Just how bad is the Consumer Products Safety Improvement Act, which Patrick has diligently covered here? Well, Walter Olson demonstrates that it has led the Consumer Products Safety Commission to advise thrift shops, secondhand stores, and others to throw out books if they were made before 1985, and if the shops cannot pay for ruinously expensive and impractical testing:
To take just one example, that of resale, thrift and consignment stores, the CPSC guidance advises that such stores discard, or refuse to accept donations of, a very wide range of children’s items unless they are willing to test the items for lead or call their original manufacturer — neither of which steps is consistent with the economics of an ordinary small thrift store.
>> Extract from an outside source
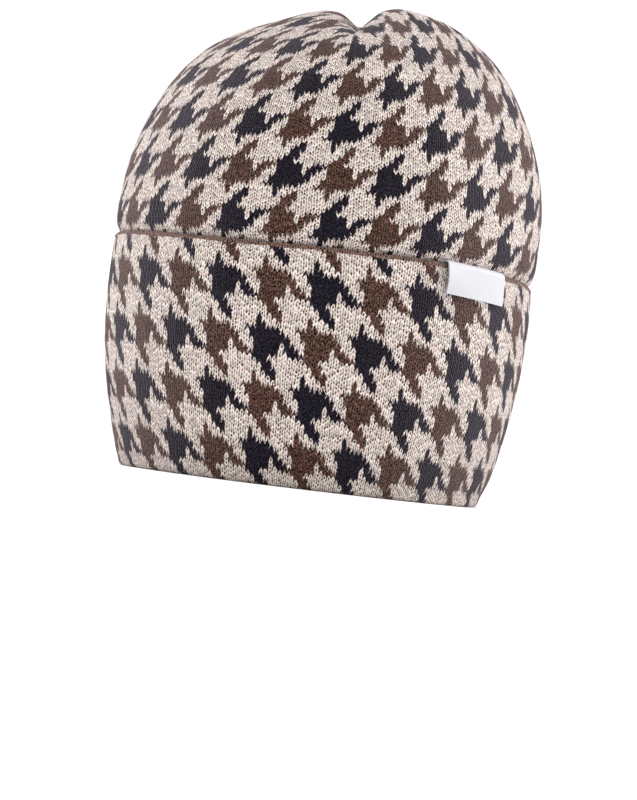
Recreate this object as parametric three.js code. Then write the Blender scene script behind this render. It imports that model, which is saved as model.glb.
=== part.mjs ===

Included in the suspect list are most children’s clothing (because most of it has snaps, buttons, zippers, grommets or other closures with unknown/unproved metal or plastic content), most books that were printed before 1985 or that (even if more recent) include metal or plastic elements such as staples* or spiral binders; most playthings (dolls, balls, trains, toy cars, etc.), most shoes and hair ornaments, most sporting goods, outdoor play items and wagons, board games when including any plastic spinners, tokens or other items, all bicycles and tricycles in kids’ sizes, most decorations for kids’ rooms, nearly everything with metal or synthetic applique, most school, art and science supplies, and on and on.
Over at Defending People, Mark Bennett has some apt commentary. What are the chances of Congress doing anything competent in the wake of this example of its own incompetence? Slim and none.